Wells Fargo(ne) – Alex Schaefer’s chalkings

LA artist Alex Shaefer’s latest chalking activism brings the criminality and duplicity of the financial sector into sharp focus. Alex was arrested earlier this year for a chalking protest outside of Citibank; he was held for 12 hours, but the case was never pushed forward by the prosecutor and he was subsequently released from his bond. Of course this is a considerable victory and vindication for Alex and for freedom of speech and protest. However, one must also be suspicious that the reluctance of the authorities not to proceed is a calculation that it is better to allow these protests to continue, rather than making the actions of an artist/activist a cause célèbre, which would bring the criminality of a corrupt system under scrutiny and perhaps give considerable impetus to investigation and prosecution. Recently we have seen that contemporary banking practices include tax evasion, rate rigging, market manipulation and money laundering, but we’ve also seen the important report on Tax Haven activity, by James Henry, almost completely buried. Henry’s research  shows that the wealthiest people and corporations on the planet are holding US$21-32trn in tax havens and secrecy domains. Further, even a casual look at the data shows a striking correlation between the amounts of sovereign debt and transfers to tax havens. I was quite saddened to see an apparent direct relationship between the amounts of new sovereign debt (created after the introduction of the Euro) and transfers to tax havens in the case of Greece. This is surely circumstantial evidence of a kleptocratic crony capitalist criminality and as such we must insist that it is investigated. But without protest and constant iteration, there will be no desire on the part of compromised parties (legislators, regulators etc) to essentially investigate and/or prosecute themselves and their friends.

If you haven’t seen Alex’s paintings, I recommend visiting his various sites. His images of protest and burning banks are outstanding. These images aren’t a call to violence, they are a poetic that give an insight into the internal decay and destruction of these institutions. Their sentiment somehow reminds me of one of the protest signs from last year : “YOU are the Crisis!” Hmm, let’s not be scared to point fingers.

Zuccotti Park after dark

Death Dollar Dealers cleaning Zuccotti Park

They wont be coming back….

This year’s protest action has been a bit of a fizzer, the momentum seems to have gone out of the movement, leaving the system basically intact and unchallenged in any meaningful way. The one per-centers wear that tag as a badge of honour.

The most admirable aspects of the Occupy Wall Street movement were its rejection of hierarchical structures, its mutable agenda(s) and its rejection of co-opting by the mainstream left, that was all great, a kind of anarco-syndicalist counter foil to right libertarianism.

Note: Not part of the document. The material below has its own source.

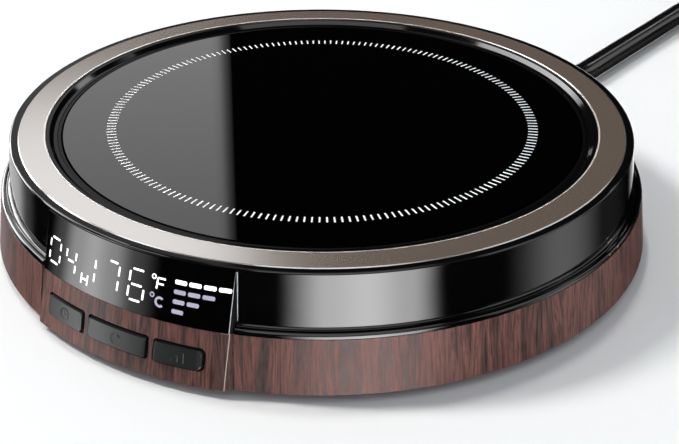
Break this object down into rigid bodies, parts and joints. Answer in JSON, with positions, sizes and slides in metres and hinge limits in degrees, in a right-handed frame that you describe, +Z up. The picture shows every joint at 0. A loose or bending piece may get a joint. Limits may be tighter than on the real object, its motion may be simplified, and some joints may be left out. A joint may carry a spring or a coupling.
{
  "type": "mug_warmer",
  "caption": "Electric mug warmer: round black glass heating plate in a champagne trim ring, wood-look band, front display window, three push keys and a mains cord.",
  "frame": {"origin": "On the surface that it stands on, under the middle of the heating plate", "axes": "+X to the right seen from the front, -Y to the front with the keys, +Z up"},
  "size_m": [0.195, 0.2589, 0.0232],
  "materials": {
    "gloss_black": "polished",
    "champagne": "anodised",
    "black_glass": "polished",
    "black_rubber": "matte",
    "wood_grain": "satin",
    "smoked_window": "polished",
    "key_plastic": "satin",
    "base_plastic": "matte",
    "steel": "brushed",
    "bare_aluminium": "machined",
    "mica": "satin",
    "pad_fibre": "matte",
    "sensor_brown": "satin",
    "board_green": "satin",
    "pale_plastic": "satin",
    "relay_blue": "gloss",
    "capacitor_yellow": "gloss",
    "cord_black": "gloss",
    "wire_blue": "gloss",
    "brass": "plated"
  },
  "bodies": {
    "case": {"upper_shell": "gloss_black", "trim_ring": "champagne", "glass_plate": "black_glass", "plate_gasket": "black_rubber", "wood_band": "wood_grain", "key_panel": "wood_grain", "display_window": "smoked_window", "base_cover": "base_plastic", "rubber_feet": "black_rubber", "case_screws": "steel", "heat_spreader": "bare_aluminium", "heating_element": "mica", "insulation_pad": "pad_fibre", "clamp_plate": "steel", "clamp_screws": "steel", "temperature_sensor": "sensor_brown", "thermal_fuse": "steel", "fuse_clip": "steel", "display_board": "board_green", "display_module": "base_plastic", "tact_switches": "base_plastic", "main_board": "board_green", "board_screws": "steel", "power_relay": "relay_blue", "filter_capacitor": "capacitor_yellow", "bulk_capacitor": "gloss_black", "terminal_block": "board_green", "controller_chip": "base_plastic", "cord_tail": "cord_black", "cord_clamp": "base_plastic", "cord_clamp_screws": "steel", "mains_wires": "wire_blue", "heater_leads": "pale_plastic", "ribbon_cable": "pale_plastic", "strain_relief": "cord_black", "cord_tube": "cord_black", "cord_coil": "cord_black", "cord_end": "cord_black", "plug_body": "cord_black", "plug_blades": "brass"},
    "left_key": {"left_key": "key_plastic", "left_stem": "pale_plastic"},
    "middle_key": {"middle_key": "key_plastic", "middle_stem": "pale_plastic"},
    "right_key": {"right_key": "key_plastic", "right_stem": "pale_plastic"}
  },
  "joints": [
    {"name": "left_key_press", "type": "slide", "parent": "case", "child": "left_key", "axis": [0, 1, 0], "range_m": [0, 0.0005], "stiffness_N_per_m": 1000, "springref_m": -0.0004},
    {"name": "middle_key_press", "type": "slide", "parent": "case", "child": "middle_key", "axis": [0, 1, 0], "range_m": [0, 0.0005], "stiffness_N_per_m": 1000, "springref_m": -0.0004},
    {"name": "right_key_press", "type": "slide", "parent": "case", "child": "right_key", "axis": [0, 1, 0], "range_m": [0, 0.0005], "stiffness_N_per_m": 1000, "springref_m": -0.0004}
  ]
}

But where is OWS? It seems that these traits that made it so revolutionary are hampering its evolution, protesters have become fatigued, the power of the idea (of equity, or even change, for example) has failed to go viral and the MSM fed masses have lost interest and returned to their diet of spoon-fed bipartisan politics. While right wing film makers and media portray it as a venomous rabble.

However, there are protests and events planned for September 15-17 in NYC. I’ve always found the media coverage, both left and right, to be pretty inadequate during these events,  so I recommend the OWS site, Democracy Now! and Global revolution. Bloomberg (media) runs a flag by reporting the encirclement of Wall Street, blocking of roads and the desire to cause as much disruption as possible, perhaps even make citizen arrests of passing banksters. One protester, quoted in Bloomberg, cited chaos, chaos, chaos as the goal; curiously that behavior mimics the mantra of irrational markets : chaos provides profit opportunities in this terminal stage of financial capitalism. But I suppose the message is to expect the men with the big sticks.

In the meantime there are many direct demands that can be made. An enforcement of tax evasion would be a start and it’s already law. But to change or rewrite law is a different endeavor and an ignominious path at that. Many would agree (at both ends of the political spectrum incidentally) that one of the basic structural reforms needed is that of the monetary and banking systems on national and international levels.* There are a lot of interesting alternative ideas on how money should be produced into and managed within the economy, but that debate, beyond the lunatic fringe, is marginal to non-existent. It seems like the revolution must be eternal, but eternally obscure. All we are left with is the desire for dystopian collapse.

* We have repeatedly witnessed the fallacy of the argument that the private banking system is more efficient in the issuance of currency than governments. This has lead to unprecedented concentrations of wealth and, combined with promiscuous deregulation, the constant threat of systemic failure averted only by the deployment of more “public money”, that is, debt socialisation.